YOUR OBJECTIVE -> Copy each line exactly.

DATA BLOCK ->
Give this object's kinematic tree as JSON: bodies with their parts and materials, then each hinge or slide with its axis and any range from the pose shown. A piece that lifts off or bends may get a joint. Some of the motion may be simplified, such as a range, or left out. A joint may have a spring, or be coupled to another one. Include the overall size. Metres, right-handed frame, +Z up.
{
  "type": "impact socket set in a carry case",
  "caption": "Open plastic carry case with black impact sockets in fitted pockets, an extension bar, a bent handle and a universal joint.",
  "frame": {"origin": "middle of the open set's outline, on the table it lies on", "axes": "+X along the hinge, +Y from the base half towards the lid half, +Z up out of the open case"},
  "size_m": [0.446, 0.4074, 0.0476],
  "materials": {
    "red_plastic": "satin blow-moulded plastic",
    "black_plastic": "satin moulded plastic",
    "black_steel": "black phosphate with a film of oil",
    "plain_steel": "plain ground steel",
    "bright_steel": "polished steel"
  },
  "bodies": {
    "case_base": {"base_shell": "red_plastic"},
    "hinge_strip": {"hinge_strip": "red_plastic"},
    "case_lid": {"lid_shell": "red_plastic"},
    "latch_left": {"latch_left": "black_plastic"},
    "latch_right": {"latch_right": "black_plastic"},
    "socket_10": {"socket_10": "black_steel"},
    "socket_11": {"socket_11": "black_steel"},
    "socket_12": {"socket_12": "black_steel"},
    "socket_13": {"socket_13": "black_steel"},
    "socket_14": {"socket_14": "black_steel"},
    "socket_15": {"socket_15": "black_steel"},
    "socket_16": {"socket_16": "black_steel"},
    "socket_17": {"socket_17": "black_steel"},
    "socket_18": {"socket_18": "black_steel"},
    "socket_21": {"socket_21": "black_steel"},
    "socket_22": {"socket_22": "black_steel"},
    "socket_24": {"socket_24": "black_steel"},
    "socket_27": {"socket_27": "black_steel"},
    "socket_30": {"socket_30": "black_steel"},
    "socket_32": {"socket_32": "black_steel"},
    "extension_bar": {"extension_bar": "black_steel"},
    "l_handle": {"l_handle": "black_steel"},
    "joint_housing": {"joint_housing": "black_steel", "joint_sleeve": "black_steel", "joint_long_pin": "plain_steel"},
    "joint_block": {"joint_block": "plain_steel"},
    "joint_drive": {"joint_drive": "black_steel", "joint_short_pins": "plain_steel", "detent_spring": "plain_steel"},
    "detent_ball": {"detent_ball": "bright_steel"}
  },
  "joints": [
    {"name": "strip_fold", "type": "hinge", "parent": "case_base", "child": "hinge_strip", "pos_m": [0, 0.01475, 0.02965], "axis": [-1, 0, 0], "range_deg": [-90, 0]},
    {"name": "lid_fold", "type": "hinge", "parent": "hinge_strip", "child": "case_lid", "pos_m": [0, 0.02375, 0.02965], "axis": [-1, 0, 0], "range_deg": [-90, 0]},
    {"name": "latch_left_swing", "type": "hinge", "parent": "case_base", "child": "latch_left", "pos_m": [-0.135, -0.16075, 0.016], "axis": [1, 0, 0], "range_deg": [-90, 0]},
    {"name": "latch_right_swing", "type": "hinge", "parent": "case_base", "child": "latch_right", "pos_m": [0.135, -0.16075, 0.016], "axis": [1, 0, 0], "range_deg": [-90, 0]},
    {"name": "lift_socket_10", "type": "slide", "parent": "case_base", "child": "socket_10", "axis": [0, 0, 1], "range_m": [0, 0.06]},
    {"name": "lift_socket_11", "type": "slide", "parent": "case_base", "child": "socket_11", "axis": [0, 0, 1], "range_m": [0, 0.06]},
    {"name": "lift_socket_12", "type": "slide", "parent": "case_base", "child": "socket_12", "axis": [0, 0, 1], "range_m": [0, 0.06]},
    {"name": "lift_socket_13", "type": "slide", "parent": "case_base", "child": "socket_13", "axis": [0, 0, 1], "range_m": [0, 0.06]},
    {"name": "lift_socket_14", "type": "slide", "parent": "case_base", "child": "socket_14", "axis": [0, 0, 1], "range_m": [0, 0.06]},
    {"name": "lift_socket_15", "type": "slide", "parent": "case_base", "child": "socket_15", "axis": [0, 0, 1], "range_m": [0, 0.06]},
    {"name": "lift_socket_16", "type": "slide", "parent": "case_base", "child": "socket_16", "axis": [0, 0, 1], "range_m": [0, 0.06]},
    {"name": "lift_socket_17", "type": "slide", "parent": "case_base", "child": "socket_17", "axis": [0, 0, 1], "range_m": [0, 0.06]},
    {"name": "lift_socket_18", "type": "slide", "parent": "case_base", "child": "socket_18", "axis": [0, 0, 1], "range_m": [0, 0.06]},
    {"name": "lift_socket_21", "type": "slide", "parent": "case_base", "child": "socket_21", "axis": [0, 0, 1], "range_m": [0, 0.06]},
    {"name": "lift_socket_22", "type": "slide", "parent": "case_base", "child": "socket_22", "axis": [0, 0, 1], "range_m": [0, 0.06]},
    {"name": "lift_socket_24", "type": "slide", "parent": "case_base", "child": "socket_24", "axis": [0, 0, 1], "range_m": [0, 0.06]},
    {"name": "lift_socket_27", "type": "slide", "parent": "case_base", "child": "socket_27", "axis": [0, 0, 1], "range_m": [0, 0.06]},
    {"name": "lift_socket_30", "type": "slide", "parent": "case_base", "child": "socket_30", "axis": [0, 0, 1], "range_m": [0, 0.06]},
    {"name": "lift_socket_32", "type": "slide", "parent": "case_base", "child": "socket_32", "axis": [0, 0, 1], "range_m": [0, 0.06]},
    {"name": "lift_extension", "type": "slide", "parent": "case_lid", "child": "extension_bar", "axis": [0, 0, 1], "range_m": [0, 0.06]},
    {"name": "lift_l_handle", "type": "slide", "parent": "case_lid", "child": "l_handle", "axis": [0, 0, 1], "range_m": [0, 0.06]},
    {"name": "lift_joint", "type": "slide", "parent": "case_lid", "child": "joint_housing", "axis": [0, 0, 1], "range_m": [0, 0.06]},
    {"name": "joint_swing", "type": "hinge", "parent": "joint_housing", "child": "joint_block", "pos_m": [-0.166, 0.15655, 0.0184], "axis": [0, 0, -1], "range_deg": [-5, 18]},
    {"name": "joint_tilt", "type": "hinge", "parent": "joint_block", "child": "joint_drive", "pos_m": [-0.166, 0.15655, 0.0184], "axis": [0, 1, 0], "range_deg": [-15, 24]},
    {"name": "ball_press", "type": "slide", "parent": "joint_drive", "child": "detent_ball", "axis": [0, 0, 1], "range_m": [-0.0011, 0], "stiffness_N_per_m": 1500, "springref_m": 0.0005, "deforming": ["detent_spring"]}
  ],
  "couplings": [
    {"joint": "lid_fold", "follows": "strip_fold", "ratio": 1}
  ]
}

THE RESPONSE ->
Give this object's kinematic tree as JSON: bodies with their parts and materials, then each hinge or slide with its axis and any range from the pose shown. A piece that lifts off or bends may get a joint. Some of the motion may be simplified, such as a range, or left out. A joint may have a spring, or be coupled to another one. Include the overall size. Metres, right-handed frame, +Z up.
{
  "type": "impact socket set in a carry case",
  "caption": "Open plastic carry case with black impact sockets in fitted pockets, an extension bar, a bent handle and a universal joint.",
  "frame": {"origin": "middle of the open set's outline, on the table it lies on", "axes": "+X along the hinge, +Y from the base half towards the lid half, +Z up out of the open case"},
  "size_m": [0.446, 0.4074, 0.0476],
  "materials": {
    "red_plastic": "satin blow-moulded plastic",
    "black_plastic": "satin moulded plastic",
    "black_steel": "black phosphate with a film of oil",
    "plain_steel": "plain ground steel",
    "bright_steel": "polished steel"
  },
  "bodies": {
    "case_base": {"base_shell": "red_plastic"},
    "hinge_strip": {"hinge_strip": "red_plastic"},
    "case_lid": {"lid_shell": "red_plastic"},
    "latch_left": {"latch_left": "black_plastic"},
    "latch_right": {"latch_right": "black_plastic"},
    "socket_10": {"socket_10": "black_steel"},
    "socket_11": {"socket_11": "black_steel"},
    "socket_12": {"socket_12": "black_steel"},
    "socket_13": {"socket_13": "black_steel"},
    "socket_14": {"socket_14": "black_steel"},
    "socket_15": {"socket_15": "black_steel"},
    "socket_16": {"socket_16": "black_steel"},
    "socket_17": {"socket_17": "black_steel"},
    "socket_18": {"socket_18": "black_steel"},
    "socket_21": {"socket_21": "black_steel"},
    "socket_22": {"socket_22": "black_steel"},
    "socket_24": {"socket_24": "black_steel"},
    "socket_27": {"socket_27": "black_steel"},
    "socket_30": {"socket_30": "black_steel"},
    "socket_32": {"socket_32": "black_steel"},
    "extension_bar": {"extension_bar": "black_steel"},
    "l_handle": {"l_handle": "black_steel"},
    "joint_housing": {"joint_housing": "black_steel", "joint_sleeve": "black_steel", "joint_long_pin": "plain_steel"},
    "joint_block": {"joint_block": "plain_steel"},
    "joint_drive": {"joint_drive": "black_steel", "joint_short_pins": "plain_steel", "detent_spring": "plain_steel"},
    "detent_ball": {"detent_ball": "bright_steel"}
  },
  "joints": [
    {"name": "strip_fold", "type": "hinge", "parent": "case_base", "child": "hinge_strip", "pos_m": [0, 0.01475, 0.02965], "axis": [-1, 0, 0], "range_deg": [-90, 0]},
    {"name": "lid_fold", "type": "hinge", "parent": "hinge_strip", "child": "case_lid", "pos_m": [0, 0.02375, 0.02965], "axis": [-1, 0, 0], "range_deg": [-90, 0]},
    {"name": "latch_left_swing", "type": "hinge", "parent": "case_base", "child": "latch_left", "pos_m": [-0.135, -0.16075, 0.016], "axis": [1, 0, 0], "range_deg": [-90, 0]},
    {"name": "latch_right_swing", "type": "hinge", "parent": "case_base", "child": "latch_right", "pos_m": [0.135, -0.16075, 0.016], "axis": [1, 0, 0], "range_deg": [-90, 0]},
    {"name": "lift_socket_10", "type": "slide", "parent": "case_base", "child": "socket_10", "axis": [0, 0, 1], "range_m": [0, 0.06]},
    {"name": "lift_socket_11", "type": "slide", "parent": "case_base", "child": "socket_11", "axis": [0, 0, 1], "range_m": [0, 0.06]},
    {"name": "lift_socket_12", "type": "slide", "parent": "case_base", "child": "socket_12", "axis": [0, 0, 1], "range_m": [0, 0.06]},
    {"name": "lift_socket_13", "type": "slide", "parent": "case_base", "child": "socket_13", "axis": [0, 0, 1], "range_m": [0, 0.06]},
    {"name": "lift_socket_14", "type": "slide", "parent": "case_base", "child": "socket_14", "axis": [0, 0, 1], "range_m": [0, 0.06]},
    {"name": "lift_socket_15", "type": "slide", "parent": "case_base", "child": "socket_15", "axis": [0, 0, 1], "range_m": [0, 0.06]},
    {"name": "lift_socket_16", "type": "slide", "parent": "case_base", "child": "socket_16", "axis": [0, 0, 1], "range_m": [0, 0.06]},
    {"name": "lift_socket_17", "type": "slide", "parent": "case_base", "child": "socket_17", "axis": [0, 0, 1], "range_m": [0, 0.06]},
    {"name": "lift_socket_18", "type": "slide", "parent": "case_base", "child": "socket_18", "axis": [0, 0, 1], "range_m": [0, 0.06]},
    {"name": "lift_socket_21", "type": "slide", "parent": "case_base", "child": "socket_21", "axis": [0, 0, 1], "range_m": [0, 0.06]},
    {"name": "lift_socket_22", "type": "slide", "parent": "case_base", "child": "socket_22", "axis": [0, 0, 1], "range_m": [0, 0.06]},
    {"name": "lift_socket_24", "type": "slide", "parent": "case_base", "child": "socket_24", "axis": [0, 0, 1], "range_m": [0, 0.06]},
    {"name": "lift_socket_27", "type": "slide", "parent": "case_base", "child": "socket_27", "axis": [0, 0, 1], "range_m": [0, 0.06]},
    {"name": "lift_socket_30", "type": "slide", "parent": "case_base", "child": "socket_30", "axis": [0, 0, 1], "range_m": [0, 0.06]},
    {"name": "lift_socket_32", "type": "slide", "parent": "case_base", "child": "socket_32", "axis": [0, 0, 1], "range_m": [0, 0.06]},
    {"name": "lift_extension", "type": "slide", "parent": "case_lid", "child": "extension_bar", "axis": [0, 0, 1], "range_m": [0, 0.06]},
    {"name": "lift_l_handle", "type": "slide", "parent": "case_lid", "child": "l_handle", "axis": [0, 0, 1], "range_m": [0, 0.06]},
    {"name": "lift_joint", "type": "slide", "parent": "case_lid", "child": "joint_housing", "axis": [0, 0, 1], "range_m": [0, 0.06]},
    {"name": "joint_swing", "type": "hinge", "parent": "joint_housing", "child": "joint_block", "pos_m": [-0.166, 0.15655, 0.0184], "axis": [0, 0, -1], "range_deg": [-5, 18]},
    {"name": "joint_tilt", "type": "hinge", "parent": "joint_block", "child": "joint_drive", "pos_m": [-0.166, 0.15655, 0.0184], "axis": [0, 1, 0], "range_deg": [-15, 24]},
    {"name": "ball_press", "type": "slide", "parent": "joint_drive", "child": "detent_ball", "axis": [0, 0, 1], "range_m": [-0.0011, 0], "stiffness_N_per_m": 1500, "springref_m": 0.0005, "deforming": ["detent_spring"]}
  ],
  "couplings": [
    {"joint": "lid_fold", "follows": "strip_fold", "ratio": 1}
  ]
}